Brown’s background with the HLSR began as a young swine exhibitor, dreaming of a buckle and banner embellished with the iconic “H.” Her first taste of success came when she won the Veterinary Science Contest in 2019. As a state officer, Brown added to her collection with a state officer buckle donated by the HLSR.

Looking toward a career in agricultural sales, Brown said she keeps her agricultural educator’s advice at the forefront of her mind. “My ag teacher, Chad Brown, always said that I don’t take ‘no’ for an answer,” she added with a laugh. “I’ve always been the type of person to chase after my dreams. He taught me to dream bigger.”

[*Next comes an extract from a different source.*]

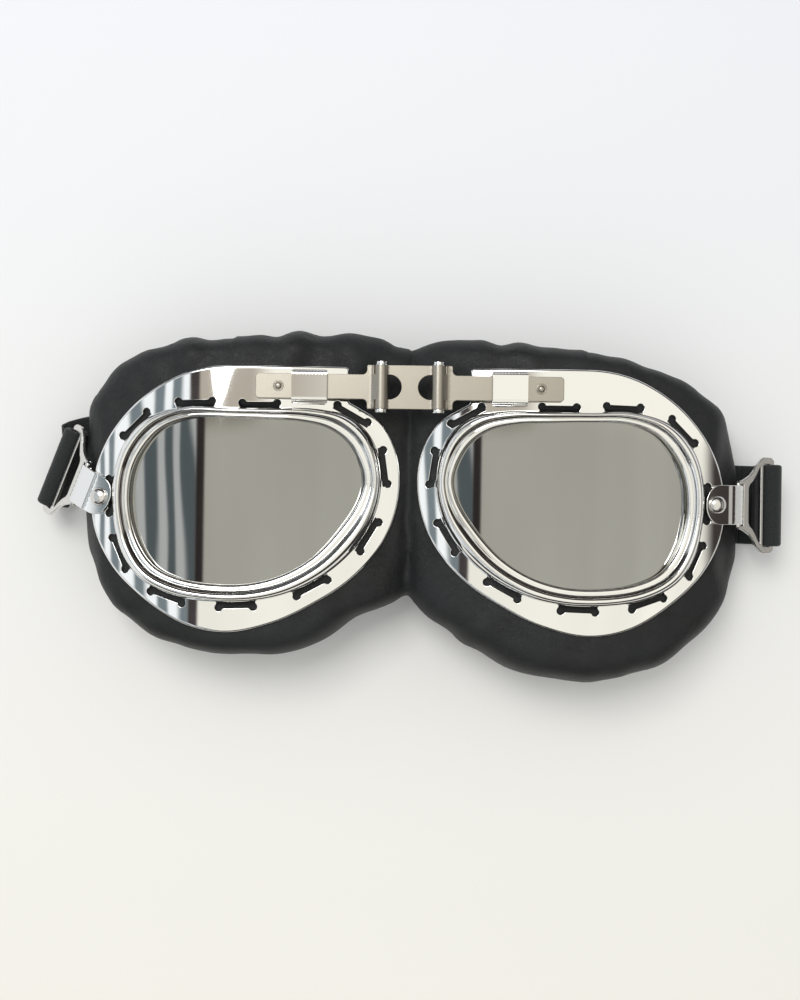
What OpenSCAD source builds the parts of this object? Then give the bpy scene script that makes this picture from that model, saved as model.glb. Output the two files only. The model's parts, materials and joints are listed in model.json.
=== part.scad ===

Throughout her year as a state officer, Brown carried cards inside her FFA jacket that said, “Make endless mistakes, but never make the same mistake twice.” For Brown, every mistake or “no” she has ever received has served as a catalyst for growth and learning. During her speech, she shared these sentiments and the power of “embodying the coffee bean.”

Inspired by her mentors Bruce and Marty Cobb, Brown shared how we should all strive to seep goodness into those around you like coffee beans.

Ironically, Brown is not a coffee drinker herself, but she knows the concept will guide her to a life of giving back to those who have given to her. She has already begun pursuing being the “coffee bean,” as she will serve the HLSR for three weeks as an intern in the main office. She will handle room assignments, answer questions, deliver lunches, sort banners and act as the “right-hand” to staff.

“Houston has been a coffee bean for me,” Brown said. “Regardless of where my future takes me, I hope to always be a coffee bean for others.”

When sharing these stories at the reception, Brown had an unlikely encounter with a past FFA state officer who was similarly impacted.

“After I spoke, he approached me and told me how Houston changed everything for him, and now he takes every opportunity he can to give back,” Brown said. “It was a special full-circle moment that helped me see how these scholarships make a difference long after college.”